--- start ---
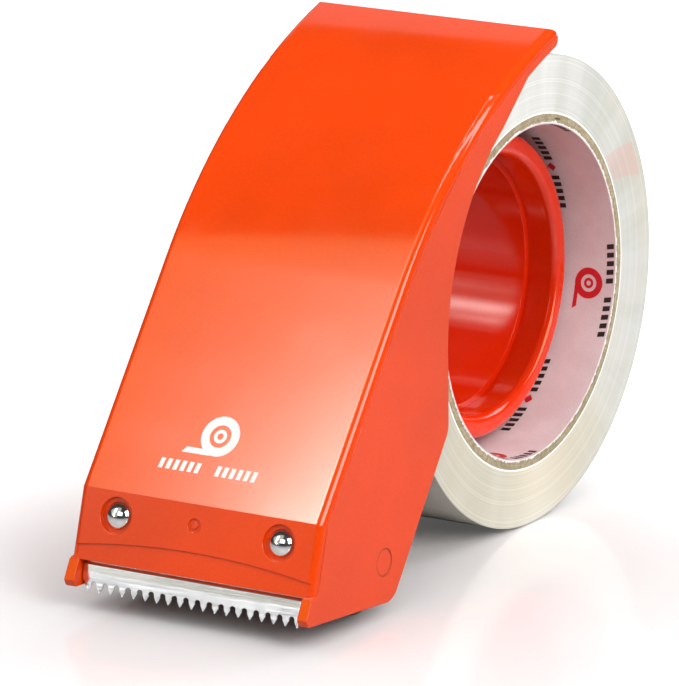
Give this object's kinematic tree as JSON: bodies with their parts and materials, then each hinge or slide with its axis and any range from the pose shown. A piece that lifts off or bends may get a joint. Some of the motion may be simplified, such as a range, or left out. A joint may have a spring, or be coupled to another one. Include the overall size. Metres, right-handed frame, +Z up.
{
  "type": "packing tape dispenser",
  "caption": "Hand-held side-loading packing-tape dispenser: curved cover, toothed blade, rubber roller and a full tape roll on an open hub with a finger hole.",
  "frame": {"origin": "on the table, midway between the outer side faces and midway between the ears' tips and the back of the roll", "axes": "+X to the user's right, across the tape; -Y forwards, to the blade; +Z up; the roll and the roller turn about X"},
  "size_m": [0.062, 0.1668, 0.117],
  "materials": {
    "shell_plastic": "glossy moulded orange-red plastic",
    "hub_plastic": "glossy moulded orange-red plastic",
    "ring_plastic": "glossy moulded orange-red plastic",
    "zinc_steel": "bright zinc-plated",
    "blade_steel": "fine-ground spring steel",
    "rivet_chrome": "polished dome",
    "washer_steel": "pressed",
    "axle_plastic": "glossy, trimmed flush",
    "roller_plastic": "moulded black",
    "sleeve_rubber": "smooth ground black rubber",
    "film_clear": "wound clear film, pale at the edge",
    "core_board": "spiral-wound kraft board",
    "liner_paper": "printed paper"
  },
  "bodies": {
    "frame": {"body_shell": "shell_plastic", "hub_drum": "hub_plastic", "hub_end_ring": "ring_plastic", "hub_screws": "zinc_steel", "blade": "blade_steel", "blade_rivets": "rivet_chrome", "rivet_washers": "washer_steel", "roller_axle": "axle_plastic"},
    "tape_roll": {"tape_film": "film_clear", "tape_core": "core_board", "core_liner": "liner_paper"},
    "roller": {"roller_core": "roller_plastic", "roller_sleeve": "sleeve_rubber"}
  },
  "joints": [
    {"name": "tape_roll_spin", "type": "hinge", "parent": "frame", "child": "tape_roll", "pos_m": [0, 0.02955, 0.0539], "axis": [1, 0, 0], "continuous": true},
    {"name": "roller_spin", "type": "hinge", "parent": "frame", "child": "roller", "pos_m": [0, -0.05175, 0.0125], "axis": [1, 0, 0], "continuous": true}
  ]
}
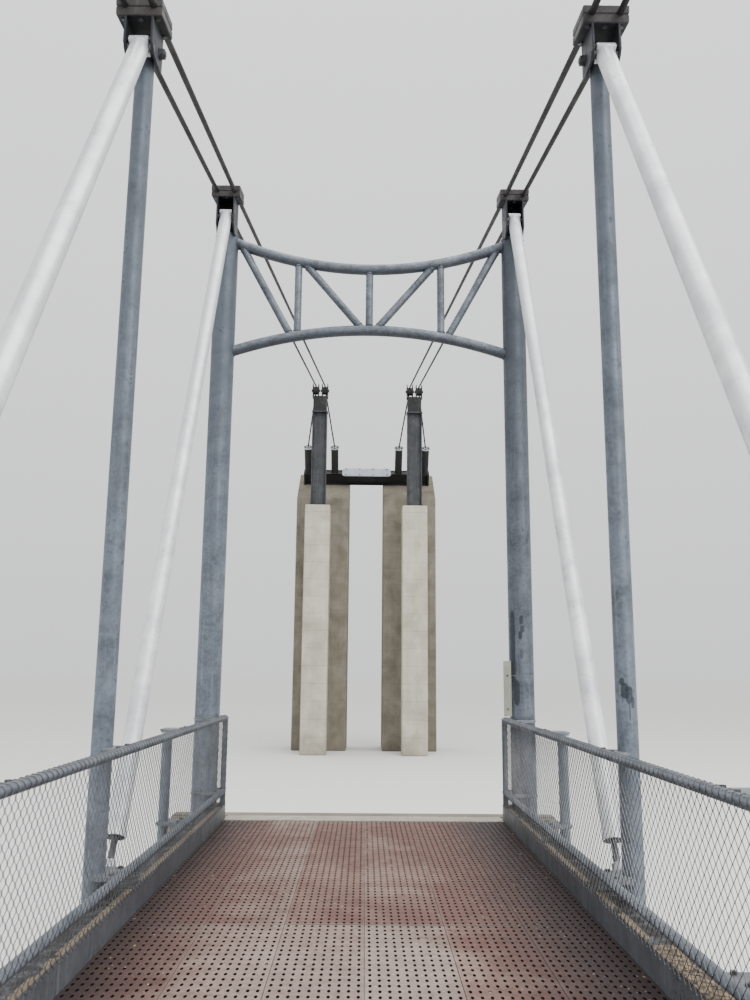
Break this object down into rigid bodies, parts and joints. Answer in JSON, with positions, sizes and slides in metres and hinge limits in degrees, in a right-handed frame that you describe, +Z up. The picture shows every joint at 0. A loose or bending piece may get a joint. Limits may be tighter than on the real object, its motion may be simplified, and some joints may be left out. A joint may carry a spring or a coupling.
{
  "type": "suspension footbridge, 1:2 scale model",
  "caption": "Cable-hung footbridge with pipe hangers and diagonals, arched truss portals, punched steel deck, wire mesh railings, masts and anchor frames.",
  "frame": {"origin": "on the level floor under the middle of the span, at the bottom centre of the bounding box", "axes": "+Y along the bridge, +X to the right when looking along +Y, +Z up"},
  "size_m": [2.62, 37.4, 6.625],
  "materials": {
    "galvanised_steel": "weathered blue-grey galvanised pipe with streaks and scuffs",
    "silver_pipe": "bright silver pipe, satin, light drip marks",
    "dark_steel": "dark blue-grey rolled steel, rubbed edges",
    "black_steel": "near black beam and tubes with pale end discs",
    "cable_steel": "dark brown weathered strand",
    "deck_steel": "punched steel plank, pinkish grey with red-brown wear and dirt",
    "frame_steel": "dark blue-grey steel, dirt on top flange",
    "threshold_steel": "pale worn steel strip",
    "woven_wire": "galvanised woven wire",
    "concrete": "cast concrete, board marks, stains",
    "sign_panel": "bare pale panel"
  },
  "bodies": {
    "root": {"portal_column_far_left": "galvanised_steel", "hanger_far_left_1": "galvanised_steel", "hanger_far_left_2": "galvanised_steel", "diagonal_far_left_1": "silver_pipe", "diagonal_far_left_2": "silver_pipe", "diagonal_far_left_3": "silver_pipe", "mast_far_left": "dark_steel", "mast_pier_far_left": "concrete", "anchor_block_far_left": "concrete", "portal_column_far_right": "galvanised_steel", "hanger_far_right_1": "galvanised_steel", "hanger_far_right_2": "galvanised_steel", "diagonal_far_right_1": "silver_pipe", "diagonal_far_right_2": "silver_pipe", "diagonal_far_right_3": "silver_pipe", "mast_far_right": "dark_steel", "mast_pier_far_right": "concrete", "anchor_block_far_right": "concrete", "portal_truss_far": "galvanised_steel", "anchor_frame_far": "black_steel", "abutment_far": "concrete", "threshold_plate_far": "threshold_steel", "portal_column_near_left": "galvanised_steel", "hanger_near_left_1": "galvanised_steel", "hanger_near_left_2": "galvanised_steel", "diagonal_near_left_1": "silver_pipe", "diagonal_near_left_2": "silver_pipe", "diagonal_near_left_3": "silver_pipe", "mast_near_left": "dark_steel", "mast_pier_near_left": "concrete", "anchor_block_near_left": "concrete", "portal_column_near_right": "galvanised_steel", "hanger_near_right_1": "galvanised_steel", "hanger_near_right_2": "galvanised_steel", "diagonal_near_right_1": "silver_pipe", "diagonal_near_right_2": "silver_pipe", "diagonal_near_right_3": "silver_pipe", "mast_near_right": "dark_steel", "mast_pier_near_right": "concrete", "anchor_block_near_right": "concrete", "portal_truss_near": "galvanised_steel", "anchor_frame_near": "black_steel", "abutment_near": "concrete", "threshold_plate_near": "threshold_steel", "hanger_middle_left": "galvanised_steel", "main_cable_left_inner": "cable_steel", "main_cable_left_outer": "cable_steel", "railing_left": "galvanised_steel", "rail_mesh_left": "woven_wire", "hanger_middle_right": "galvanised_steel", "main_cable_right_inner": "cable_steel", "main_cable_right_outer": "cable_steel", "railing_right": "galvanised_steel", "rail_mesh_right": "woven_wire", "deck": "deck_steel", "deck_frame": "frame_steel", "sign_plate": "sign_panel"}
  },
  "joints": []
}
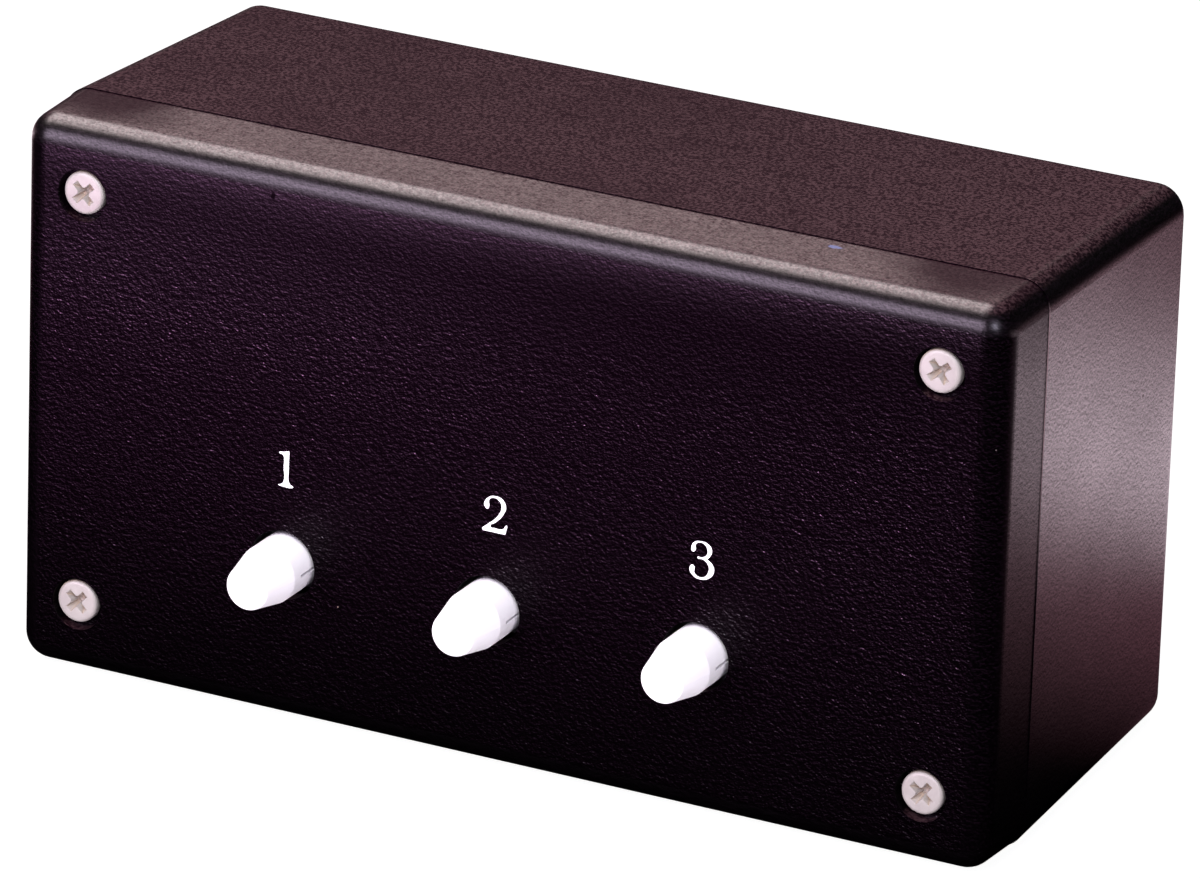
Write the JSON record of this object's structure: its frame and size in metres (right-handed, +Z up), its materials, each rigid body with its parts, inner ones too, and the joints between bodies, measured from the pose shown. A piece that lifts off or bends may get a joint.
--- end ---
- [Work to be completed] Quote the material exactly, leaving nothing out.

- [Solution]
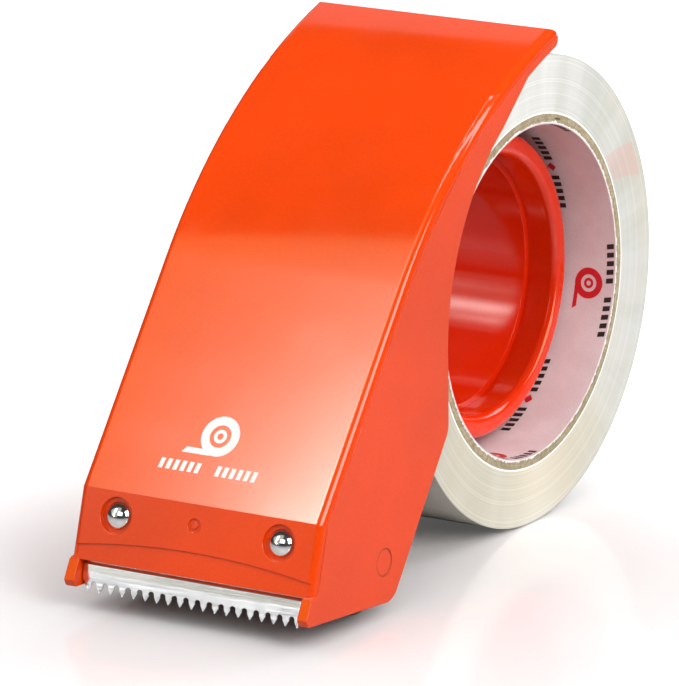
Give this object's kinematic tree as JSON: bodies with their parts and materials, then each hinge or slide with its axis and any range from the pose shown. A piece that lifts off or bends may get a joint. Some of the motion may be simplified, such as a range, or left out. A joint may have a spring, or be coupled to another one. Include the overall size. Metres, right-handed frame, +Z up.
{
  "type": "packing tape dispenser",
  "caption": "Hand-held side-loading packing-tape dispenser: curved cover, toothed blade, rubber roller and a full tape roll on an open hub with a finger hole.",
  "frame": {"origin": "on the table, midway between the outer side faces and midway between the ears' tips and the back of the roll", "axes": "+X to the user's right, across the tape; -Y forwards, to the blade; +Z up; the roll and the roller turn about X"},
  "size_m": [0.062, 0.1668, 0.117],
  "materials": {
    "shell_plastic": "glossy moulded orange-red plastic",
    "hub_plastic": "glossy moulded orange-red plastic",
    "ring_plastic": "glossy moulded orange-red plastic",
    "zinc_steel": "bright zinc-plated",
    "blade_steel": "fine-ground spring steel",
    "rivet_chrome": "polished dome",
    "washer_steel": "pressed",
    "axle_plastic": "glossy, trimmed flush",
    "roller_plastic": "moulded black",
    "sleeve_rubber": "smooth ground black rubber",
    "film_clear": "wound clear film, pale at the edge",
    "core_board": "spiral-wound kraft board",
    "liner_paper": "printed paper"
  },
  "bodies": {
    "frame": {"body_shell": "shell_plastic", "hub_drum": "hub_plastic", "hub_end_ring": "ring_plastic", "hub_screws": "zinc_steel", "blade": "blade_steel", "blade_rivets": "rivet_chrome", "rivet_washers": "washer_steel", "roller_axle": "axle_plastic"},
    "tape_roll": {"tape_film": "film_clear", "tape_core": "core_board", "core_liner": "liner_paper"},
    "roller": {"roller_core": "roller_plastic", "roller_sleeve": "sleeve_rubber"}
  },
  "joints": [
    {"name": "tape_roll_spin", "type": "hinge", "parent": "frame", "child": "tape_roll", "pos_m": [0, 0.02955, 0.0539], "axis": [1, 0, 0], "continuous": true},
    {"name": "roller_spin", "type": "hinge", "parent": "frame", "child": "roller", "pos_m": [0, -0.05175, 0.0125], "axis": [1, 0, 0], "continuous": true}
  ]
}
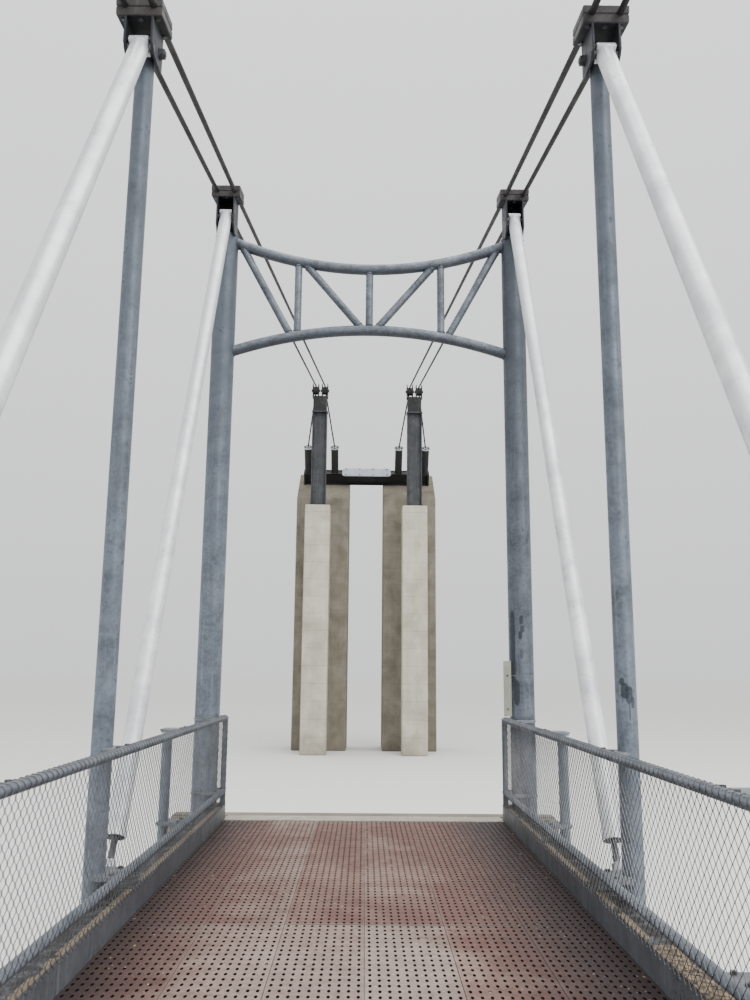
Break this object down into rigid bodies, parts and joints. Answer in JSON, with positions, sizes and slides in metres and hinge limits in degrees, in a right-handed frame that you describe, +Z up. The picture shows every joint at 0. A loose or bending piece may get a joint. Limits may be tighter than on the real object, its motion may be simplified, and some joints may be left out. A joint may carry a spring or a coupling.
{
  "type": "suspension footbridge, 1:2 scale model",
  "caption": "Cable-hung footbridge with pipe hangers and diagonals, arched truss portals, punched steel deck, wire mesh railings, masts and anchor frames.",
  "frame": {"origin": "on the level floor under the middle of the span, at the bottom centre of the bounding box", "axes": "+Y along the bridge, +X to the right when looking along +Y, +Z up"},
  "size_m": [2.62, 37.4, 6.625],
  "materials": {
    "galvanised_steel": "weathered blue-grey galvanised pipe with streaks and scuffs",
    "silver_pipe": "bright silver pipe, satin, light drip marks",
    "dark_steel": "dark blue-grey rolled steel, rubbed edges",
    "black_steel": "near black beam and tubes with pale end discs",
    "cable_steel": "dark brown weathered strand",
    "deck_steel": "punched steel plank, pinkish grey with red-brown wear and dirt",
    "frame_steel": "dark blue-grey steel, dirt on top flange",
    "threshold_steel": "pale worn steel strip",
    "woven_wire": "galvanised woven wire",
    "concrete": "cast concrete, board marks, stains",
    "sign_panel": "bare pale panel"
  },
  "bodies": {
    "root": {"portal_column_far_left": "galvanised_steel", "hanger_far_left_1": "galvanised_steel", "hanger_far_left_2": "galvanised_steel", "diagonal_far_left_1": "silver_pipe", "diagonal_far_left_2": "silver_pipe", "diagonal_far_left_3": "silver_pipe", "mast_far_left": "dark_steel", "mast_pier_far_left": "concrete", "anchor_block_far_left": "concrete", "portal_column_far_right": "galvanised_steel", "hanger_far_right_1": "galvanised_steel", "hanger_far_right_2": "galvanised_steel", "diagonal_far_right_1": "silver_pipe", "diagonal_far_right_2": "silver_pipe", "diagonal_far_right_3": "silver_pipe", "mast_far_right": "dark_steel", "mast_pier_far_right": "concrete", "anchor_block_far_right": "concrete", "portal_truss_far": "galvanised_steel", "anchor_frame_far": "black_steel", "abutment_far": "concrete", "threshold_plate_far": "threshold_steel", "portal_column_near_left": "galvanised_steel", "hanger_near_left_1": "galvanised_steel", "hanger_near_left_2": "galvanised_steel", "diagonal_near_left_1": "silver_pipe", "diagonal_near_left_2": "silver_pipe", "diagonal_near_left_3": "silver_pipe", "mast_near_left": "dark_steel", "mast_pier_near_left": "concrete", "anchor_block_near_left": "concrete", "portal_column_near_right": "galvanised_steel", "hanger_near_right_1": "galvanised_steel", "hanger_near_right_2": "galvanised_steel", "diagonal_near_right_1": "silver_pipe", "diagonal_near_right_2": "silver_pipe", "diagonal_near_right_3": "silver_pipe", "mast_near_right": "dark_steel", "mast_pier_near_right": "concrete", "anchor_block_near_right": "concrete", "portal_truss_near": "galvanised_steel", "anchor_frame_near": "black_steel", "abutment_near": "concrete", "threshold_plate_near": "threshold_steel", "hanger_middle_left": "galvanised_steel", "main_cable_left_inner": "cable_steel", "main_cable_left_outer": "cable_steel", "railing_left": "galvanised_steel", "rail_mesh_left": "woven_wire", "hanger_middle_right": "galvanised_steel", "main_cable_right_inner": "cable_steel", "main_cable_right_outer": "cable_steel", "railing_right": "galvanised_steel", "rail_mesh_right": "woven_wire", "deck": "deck_steel", "deck_frame": "frame_steel", "sign_plate": "sign_panel"}
  },
  "joints": []
}
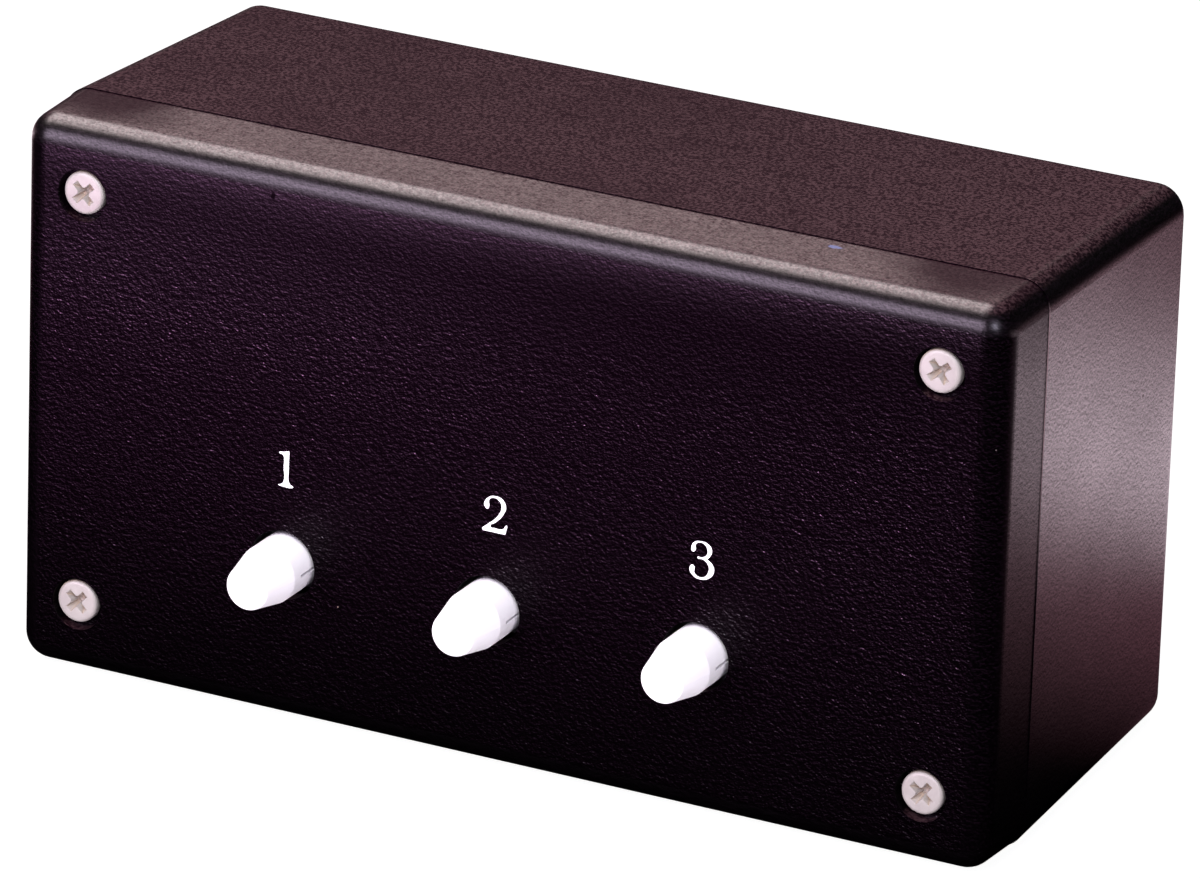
Write the JSON record of this object's structure: its frame and size in metres (right-handed, +Z up), its materials, each rigid body with its parts, inner ones too, and the joints between bodies, measured from the pose shown. A piece that lifts off or bends may get a joint.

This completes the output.